I was about ready to tear my hair out when I received this report. Performance is the one thing I put the most time into. I went back and forth with the user to understand their configuration and environment. He had everything setup as I would have requested it.
This report especially frustrated me because of the amount of testing I do. About once per quarter, I will connect 12 Armitage clients to a node on Amazon’s Elastic Computing Cloud. I will then populate the database with about 5,000 hosts worth of data. From this point, I then proceed to carry out a simulated external engagement against my local test lab.
Here’s a screencast demonstrating this particular test:
So, what could the problem be?
I opted to do, what I should have done a long time ago… I ran tcpdump to better understand how the team server looked on the network.
tcpdump -i eth2 | grep 55553 | grep -v "length 0"
With this running, I noticed that Armitage placed many small packets on the network, about 20-24 bytes consistently. I expected this because I disabled Nagle’s algorithm. Anything small would go out immediately
15:09:19.132609 IP 192.168.95.241.60153 > 192.168.95.241.55553: Flags [P.], seq 7961:7986, ack 5943, win 770, options [nop,nop,TS val 15794750 ecr 15794750], length 25
15:09:19.132714 IP 192.168.95.241.60153 > 192.168.95.241.55553: Flags [P.], seq 7986:8008, ack 5943, win 770, options [nop,nop,TS val 15794750 ecr 15794750], length 22
I then enabled Nagle’s algorithm and watched the same traffic dump. The result? All of the packets were the same size as before. With Nagle’s enabled, I was paying the penalty of having small packets with the additional latency of Nagle’s holding on to them. Great.
I scratched my head and decided to dig deeper into my code. None of this seemed right. As I dug through, I learned that there is no buffer between my SSL code and the code that serializes an object and writes it to a socket. The team server was serializing Java objects and writing them to the socket one byte at a time, rather than sending them as one byte buffer.
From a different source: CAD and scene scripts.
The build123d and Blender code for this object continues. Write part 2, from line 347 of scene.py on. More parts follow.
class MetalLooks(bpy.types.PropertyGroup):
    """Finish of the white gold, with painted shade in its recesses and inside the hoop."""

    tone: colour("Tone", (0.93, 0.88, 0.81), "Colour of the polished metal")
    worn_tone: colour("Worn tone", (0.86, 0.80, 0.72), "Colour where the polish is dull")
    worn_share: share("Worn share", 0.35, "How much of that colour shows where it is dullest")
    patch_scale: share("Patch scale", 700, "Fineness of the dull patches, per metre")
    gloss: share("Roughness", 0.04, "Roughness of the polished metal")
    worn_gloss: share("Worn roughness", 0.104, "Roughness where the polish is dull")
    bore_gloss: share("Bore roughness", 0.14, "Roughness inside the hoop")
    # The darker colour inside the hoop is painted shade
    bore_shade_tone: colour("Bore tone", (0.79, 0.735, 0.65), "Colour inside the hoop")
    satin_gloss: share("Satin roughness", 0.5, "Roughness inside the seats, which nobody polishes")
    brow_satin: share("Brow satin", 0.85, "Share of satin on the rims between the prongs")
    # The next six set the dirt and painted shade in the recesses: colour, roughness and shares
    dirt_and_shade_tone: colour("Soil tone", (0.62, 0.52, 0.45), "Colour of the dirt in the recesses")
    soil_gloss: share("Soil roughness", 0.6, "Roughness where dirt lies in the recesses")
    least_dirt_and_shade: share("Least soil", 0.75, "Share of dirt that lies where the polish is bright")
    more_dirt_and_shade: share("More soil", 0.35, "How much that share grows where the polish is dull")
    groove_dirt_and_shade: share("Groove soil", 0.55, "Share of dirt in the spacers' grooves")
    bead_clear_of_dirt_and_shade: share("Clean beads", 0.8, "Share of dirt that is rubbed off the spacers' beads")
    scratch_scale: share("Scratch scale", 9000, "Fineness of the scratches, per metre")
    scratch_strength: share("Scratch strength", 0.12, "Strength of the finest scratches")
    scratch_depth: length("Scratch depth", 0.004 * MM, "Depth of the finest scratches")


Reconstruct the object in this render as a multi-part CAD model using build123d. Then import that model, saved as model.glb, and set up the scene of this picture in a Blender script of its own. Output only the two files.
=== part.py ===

I updated my code to write serialized objects to a buffer before sending them to a socket. This reduced the number of packets by a factor of 10-20. I also reenabled Nagle’s algorithm.
14:34:05.179461 IP 192.168.95.241.52289 > 192.168.95.241.55553: Flags [P.], seq 978092:978547, ack 804839, win 770, options [nop,nop,TS val 15266262 ecr 15266137], length 455
14:34:05.180174 IP 192.168.95.241.55553 > 192.168.95.241.52289: Flags [P.], seq 804839:805218, ack 978547, win 770, options [nop,nop,TS val 15266262 ecr 15266262], length 379
At this point, I tested on Windows 7 and noticed performance was good to go. I also ran my unit tests and noticed no performance change.
Here’s likely what happened. I play in a lot of exercises with Armitage. Exercise networks are usually congested. There’s a lot of activity happening. All of the team clients flooding the network with small packets probably made the congestion much worse.
I’m embarrassed that this problem slipped past my radar, but I’m happy that it’s finally fixed.
Lesson learned: when it comes to performance, I can’t treat the network as an invisible abstraction that delivers my data. I have to give my interaction with the network as much attention as I give to optimizing my software.
* Note: Armitage clients used to connect to both the Metasploit Framework and a team server. Only packets sent to the team server were victim to this problem. In May 2012, I changed Armitage’s collaboration setup to proxy everything through the team server. This made the problem noticeable and forced me to start looking at it. This is when I made the change to disable Nagle’s algorithm.